Crimean political prisoners have great difficulties with fasting in the month of Ramadan month, because there is pork in the prison food, they cannot eat the predawn meal in the morning (suhoor) or break the fast for iftar (sunset meal) nor recite Tarawih (voluntary night prayers read in Ramadan) due to prison restrictions. And they are not allowed to hold the obligatory Friday congregational prayer.
Thus, for example, political prisoner Muslim Uzeyir Abdullayev was given 10 days in a pretrial detention center for violation of the prison rules:
As told by his wife Fera Abdullaeva, “He woke up at night to eat (he fasts because of religious reasons, and he must eat before dawn). He was also given an additional five days in a pretrial detention center for ‘sleeping at the wrong time.’ In this way they let him know: that the administration wants him to not fast in accordance with their orders”
The wife of another political prisoner, Crimean Tatar journalist Remzi Bekirov, said that he had to take the suhoor in bed because it is prohibited to be out of bed from 10 pm until 6 am, which is considered a violation of the rules. So he has to bring the food with him in the evening and eat at night, “Provided the prison food, which is not always acceptable for Muslims to eat, is available, his wife explained, “They remove potatoes from the meals served in prison, wash them (to remove any impermissible things like pork) and they eat.” While the Crimean Muslims are all being held in different Russian prisons, they all face similar problems, because the penitentiary system does not take into account the religious restrictions and obligations of the prisoners.
Even the Mosques are Occupied
Before the 2014 invasion and occupation, none of the Muslim groups or organizations (which are prohibited and prosecuted in Russia) were recognized as terrorist or extremist organizations in Crimea.
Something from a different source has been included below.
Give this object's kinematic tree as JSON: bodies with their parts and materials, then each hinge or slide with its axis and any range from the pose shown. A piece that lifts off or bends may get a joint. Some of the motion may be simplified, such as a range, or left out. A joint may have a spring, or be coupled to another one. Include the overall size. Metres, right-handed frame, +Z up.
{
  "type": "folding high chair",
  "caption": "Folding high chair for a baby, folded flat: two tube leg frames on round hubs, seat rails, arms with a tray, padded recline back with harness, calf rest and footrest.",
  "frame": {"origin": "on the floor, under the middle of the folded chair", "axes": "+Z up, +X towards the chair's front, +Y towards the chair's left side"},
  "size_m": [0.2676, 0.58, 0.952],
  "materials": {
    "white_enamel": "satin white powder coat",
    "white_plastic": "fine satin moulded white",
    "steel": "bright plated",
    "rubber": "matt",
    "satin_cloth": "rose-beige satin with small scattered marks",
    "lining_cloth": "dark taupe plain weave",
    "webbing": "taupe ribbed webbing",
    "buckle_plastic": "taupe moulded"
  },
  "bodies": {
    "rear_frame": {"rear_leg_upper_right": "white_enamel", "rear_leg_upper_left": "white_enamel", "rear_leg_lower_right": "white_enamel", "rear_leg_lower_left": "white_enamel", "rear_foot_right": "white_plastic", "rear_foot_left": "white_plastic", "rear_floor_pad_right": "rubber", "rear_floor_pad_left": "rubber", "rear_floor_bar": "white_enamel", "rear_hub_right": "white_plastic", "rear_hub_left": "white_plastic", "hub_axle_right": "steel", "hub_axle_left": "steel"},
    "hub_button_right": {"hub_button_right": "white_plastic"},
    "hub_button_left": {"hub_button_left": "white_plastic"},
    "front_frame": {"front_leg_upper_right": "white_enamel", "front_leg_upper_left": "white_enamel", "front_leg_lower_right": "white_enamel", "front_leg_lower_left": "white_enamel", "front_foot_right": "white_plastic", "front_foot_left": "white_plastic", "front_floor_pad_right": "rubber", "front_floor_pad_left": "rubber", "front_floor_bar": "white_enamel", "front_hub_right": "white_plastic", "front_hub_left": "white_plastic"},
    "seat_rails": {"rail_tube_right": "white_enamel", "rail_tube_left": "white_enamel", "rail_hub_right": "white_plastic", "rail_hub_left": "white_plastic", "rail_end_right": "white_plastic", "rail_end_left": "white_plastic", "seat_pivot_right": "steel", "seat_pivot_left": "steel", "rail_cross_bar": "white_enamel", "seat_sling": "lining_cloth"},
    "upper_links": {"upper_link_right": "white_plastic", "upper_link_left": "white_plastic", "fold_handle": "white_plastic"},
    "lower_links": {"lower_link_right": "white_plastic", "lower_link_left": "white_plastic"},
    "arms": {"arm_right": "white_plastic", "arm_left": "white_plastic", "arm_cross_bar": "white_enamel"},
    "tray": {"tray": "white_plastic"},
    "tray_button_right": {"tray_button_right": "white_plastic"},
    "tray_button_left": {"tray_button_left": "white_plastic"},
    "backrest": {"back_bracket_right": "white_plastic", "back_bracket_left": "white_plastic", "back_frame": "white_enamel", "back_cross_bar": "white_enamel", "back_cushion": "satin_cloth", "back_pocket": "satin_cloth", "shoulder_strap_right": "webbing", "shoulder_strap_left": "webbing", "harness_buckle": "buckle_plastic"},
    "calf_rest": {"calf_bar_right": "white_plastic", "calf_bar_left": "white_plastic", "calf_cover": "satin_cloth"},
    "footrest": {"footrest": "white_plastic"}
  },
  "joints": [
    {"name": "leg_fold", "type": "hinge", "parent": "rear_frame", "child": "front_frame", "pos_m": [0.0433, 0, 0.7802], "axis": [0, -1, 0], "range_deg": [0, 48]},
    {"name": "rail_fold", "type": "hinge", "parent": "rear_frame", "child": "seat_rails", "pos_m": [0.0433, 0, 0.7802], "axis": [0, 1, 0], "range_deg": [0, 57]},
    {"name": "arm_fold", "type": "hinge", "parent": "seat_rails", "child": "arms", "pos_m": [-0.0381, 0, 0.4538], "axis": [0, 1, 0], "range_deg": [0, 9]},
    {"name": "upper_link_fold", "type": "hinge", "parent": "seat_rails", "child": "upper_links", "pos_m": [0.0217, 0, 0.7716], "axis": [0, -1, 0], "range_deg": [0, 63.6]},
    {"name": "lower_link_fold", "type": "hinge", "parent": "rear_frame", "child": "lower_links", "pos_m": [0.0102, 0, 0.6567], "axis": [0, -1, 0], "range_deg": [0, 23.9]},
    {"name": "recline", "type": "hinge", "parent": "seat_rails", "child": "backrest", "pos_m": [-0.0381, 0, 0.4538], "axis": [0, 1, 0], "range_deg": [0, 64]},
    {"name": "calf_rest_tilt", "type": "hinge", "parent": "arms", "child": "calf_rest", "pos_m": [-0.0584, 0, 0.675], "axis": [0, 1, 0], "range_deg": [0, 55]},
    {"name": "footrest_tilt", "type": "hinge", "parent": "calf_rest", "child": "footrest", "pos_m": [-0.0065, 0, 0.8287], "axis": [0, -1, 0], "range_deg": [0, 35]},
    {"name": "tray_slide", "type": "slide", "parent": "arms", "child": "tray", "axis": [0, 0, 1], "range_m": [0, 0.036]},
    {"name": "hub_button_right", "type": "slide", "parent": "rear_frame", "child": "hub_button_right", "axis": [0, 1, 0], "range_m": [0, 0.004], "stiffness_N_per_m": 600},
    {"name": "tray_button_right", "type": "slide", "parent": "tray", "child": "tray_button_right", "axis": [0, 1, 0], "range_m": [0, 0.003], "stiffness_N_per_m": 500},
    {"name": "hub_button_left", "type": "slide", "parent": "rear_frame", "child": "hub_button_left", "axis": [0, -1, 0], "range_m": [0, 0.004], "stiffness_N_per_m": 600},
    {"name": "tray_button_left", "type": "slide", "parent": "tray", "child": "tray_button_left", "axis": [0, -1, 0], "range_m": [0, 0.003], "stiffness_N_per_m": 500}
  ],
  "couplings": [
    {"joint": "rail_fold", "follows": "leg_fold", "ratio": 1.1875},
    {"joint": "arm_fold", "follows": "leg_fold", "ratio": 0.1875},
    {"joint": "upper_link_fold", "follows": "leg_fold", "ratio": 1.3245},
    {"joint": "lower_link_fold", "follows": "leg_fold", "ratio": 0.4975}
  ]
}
No groups were persecuted by the state of Ukraine. Religious and Islamic literature was freely available and studied at the individual discretion of the person under Ukrainian law.
But now, Russian authorities have created an absolute monopoly on the religious lives of Muslims. They force everyone who disagrees with them out of the mosques and create laws to control or outlaw various organizations, which are enforced by the Russian executive and judicial branches. The ownership of mosques is transferred exclusively to the local occupation authorities. Thereby creating a framework of “justification” for the prosecution of people, who during the previous (preoccupation) years, performed religious ceremonies, including observance of Islamic holidays and iftars (communal meals in Ramadan for breaking the fast.)
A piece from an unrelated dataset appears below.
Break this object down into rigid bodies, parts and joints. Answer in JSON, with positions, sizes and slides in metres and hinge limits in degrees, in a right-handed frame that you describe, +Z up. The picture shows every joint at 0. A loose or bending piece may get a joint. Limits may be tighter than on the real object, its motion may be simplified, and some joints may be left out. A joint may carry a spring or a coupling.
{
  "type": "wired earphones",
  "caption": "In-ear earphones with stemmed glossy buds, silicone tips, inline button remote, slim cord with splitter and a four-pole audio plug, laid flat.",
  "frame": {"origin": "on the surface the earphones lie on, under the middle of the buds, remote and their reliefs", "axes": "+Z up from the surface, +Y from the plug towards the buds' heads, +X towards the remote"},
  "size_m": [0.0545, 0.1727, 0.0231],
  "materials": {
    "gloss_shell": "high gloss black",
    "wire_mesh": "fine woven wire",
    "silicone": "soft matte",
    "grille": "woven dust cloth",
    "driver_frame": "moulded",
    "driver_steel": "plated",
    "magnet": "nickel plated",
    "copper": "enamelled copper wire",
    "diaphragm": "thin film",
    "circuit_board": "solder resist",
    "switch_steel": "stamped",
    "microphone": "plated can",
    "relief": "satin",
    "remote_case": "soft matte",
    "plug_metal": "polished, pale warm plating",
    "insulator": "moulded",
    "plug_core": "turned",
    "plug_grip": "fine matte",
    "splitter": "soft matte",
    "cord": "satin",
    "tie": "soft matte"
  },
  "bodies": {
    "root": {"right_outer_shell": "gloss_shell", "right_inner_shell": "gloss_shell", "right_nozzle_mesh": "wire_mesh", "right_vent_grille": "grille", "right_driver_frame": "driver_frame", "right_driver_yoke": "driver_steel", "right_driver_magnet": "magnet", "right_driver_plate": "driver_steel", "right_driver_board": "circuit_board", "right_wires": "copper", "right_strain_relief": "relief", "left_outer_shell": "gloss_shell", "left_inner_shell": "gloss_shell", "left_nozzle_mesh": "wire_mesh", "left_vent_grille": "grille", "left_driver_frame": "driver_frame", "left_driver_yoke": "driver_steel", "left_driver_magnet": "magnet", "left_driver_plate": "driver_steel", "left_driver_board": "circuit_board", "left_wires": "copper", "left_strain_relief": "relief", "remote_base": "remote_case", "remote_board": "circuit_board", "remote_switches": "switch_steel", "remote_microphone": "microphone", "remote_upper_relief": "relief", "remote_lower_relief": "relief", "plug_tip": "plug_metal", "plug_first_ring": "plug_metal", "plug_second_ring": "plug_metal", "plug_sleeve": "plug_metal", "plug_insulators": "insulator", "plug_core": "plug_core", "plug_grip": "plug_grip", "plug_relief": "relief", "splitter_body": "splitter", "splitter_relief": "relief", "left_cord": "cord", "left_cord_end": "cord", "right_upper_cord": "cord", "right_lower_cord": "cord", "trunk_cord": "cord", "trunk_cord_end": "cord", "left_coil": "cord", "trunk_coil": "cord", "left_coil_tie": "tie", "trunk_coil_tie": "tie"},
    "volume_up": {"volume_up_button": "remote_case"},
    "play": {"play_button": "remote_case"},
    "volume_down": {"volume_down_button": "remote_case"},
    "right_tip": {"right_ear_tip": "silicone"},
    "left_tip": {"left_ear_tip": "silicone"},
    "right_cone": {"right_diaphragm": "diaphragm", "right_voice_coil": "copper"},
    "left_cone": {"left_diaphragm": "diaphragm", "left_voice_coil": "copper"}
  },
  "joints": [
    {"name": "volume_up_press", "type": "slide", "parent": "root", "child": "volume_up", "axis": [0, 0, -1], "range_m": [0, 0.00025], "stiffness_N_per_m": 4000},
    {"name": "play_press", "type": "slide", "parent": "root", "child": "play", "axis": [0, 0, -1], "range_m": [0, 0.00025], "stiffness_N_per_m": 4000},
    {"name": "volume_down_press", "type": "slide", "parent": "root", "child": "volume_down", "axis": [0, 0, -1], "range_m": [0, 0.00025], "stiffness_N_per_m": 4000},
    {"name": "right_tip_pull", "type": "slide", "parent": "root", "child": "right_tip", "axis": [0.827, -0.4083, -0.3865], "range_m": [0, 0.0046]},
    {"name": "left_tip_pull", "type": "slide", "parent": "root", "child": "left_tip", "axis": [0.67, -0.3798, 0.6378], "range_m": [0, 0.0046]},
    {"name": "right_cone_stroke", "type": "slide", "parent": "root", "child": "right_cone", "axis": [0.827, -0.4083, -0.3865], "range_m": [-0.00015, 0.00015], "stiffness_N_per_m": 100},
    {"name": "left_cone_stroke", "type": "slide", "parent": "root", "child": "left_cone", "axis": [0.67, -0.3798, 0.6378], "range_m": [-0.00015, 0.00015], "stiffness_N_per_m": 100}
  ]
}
Now, there are raids on these buildings, Imams and community chairmen are detained, they have to pay fines, and are victims of administrative arrests. People, who are controlled by occupying authorities, take their place. Several criminal cases against Muslims have been opened based on hidden audio recordings in mosques in different Crimean districts. This practice creates an atmosphere of distrust and fear.
Today the main issue of Crimean Muslims is creation of restrictive conditions, that make the very existence of religious leadership not appointed by Russia a crime. Thus the religious and community leadership that existed for years prior – all become “lawbreakers” overnight under the new occupation laws.
This exemplifies how the Kremlin, despite statements about the “rehabilitation of repressed peoples” and “respecting rights of Muslims” still exercises the long-term persecution of Muslim people in their territory, including the Crimean Tatar people.
A huge mosque is now being built (by the occupation) on the peninsula, in an area with a high population density of Crimean Tatars, kindergartens and schools are being built and opened there. This is a propaganda campaign, claiming to be for promoting the “social well-being” of Crimean Tatars after the 2014 invasion of Crimea. In the town of Bakhchysarai a huge beautiful preschool was built for the children in the sixth microdistrict. Yet at the same time, as a result of four waves of mass raids in Bakhchysarai, 31 fathers were taken away from 85 children on the trumped-up charges of “terrorism.” I think it is useless to ask these children – what is more essential for them – their fathers or a new school? The answer is obvious.
A History of Persecution and Perseverance
Crimean Muslims tried to fast even during the 1944 deportations, when they were loaded in freight cars and shipped from Crimea to Central Asia. My grandmother said that communists had carefully observed them, not to let anybody fast, but people had secretly observed their Islamic rituals. They woke up for suhoor, covered the windows with thick blankets to not let light escape from the window, so the commandants could not find out who was fasting during Ramadan. They were forced to pick cotton in fields, lined up, and given food and drink to try to discover who fasts. When all the inspectors left, fasting Muslims induced vomiting, so that food would not remain in their stomachs, rinsed their mouths with water, and renewed their intention and fast.
This love of their religion and culture remained after returning to home, to Crimea. Before 2014 Ukraine did not persecute the Muslims for their religious views, although its special services certainly monitored all organizations. In Crimea, before the Russian invasion. Mosques which had been destroyed en masse during the Soviet era, were rebuilt.
Despite the repression, people continue to study religion, observe congregational prayers and support the families of the Crimean Tatar Muslim prisoners. I think that pressure, contrary to destroying them, instead brings together and unites Crimean Tatar people.
Allah Almighty teaches us in the Quran that “… Indeed, Allah will not change the condition of a people until they change what is in themselves” (Quran;13:11). Allah has given us every opportunity for change. This requires diligence, systematic work and faith in the help of the Almighty. We should not wait for someone to change the situation and solve problems for us. No, it’s our responsibility.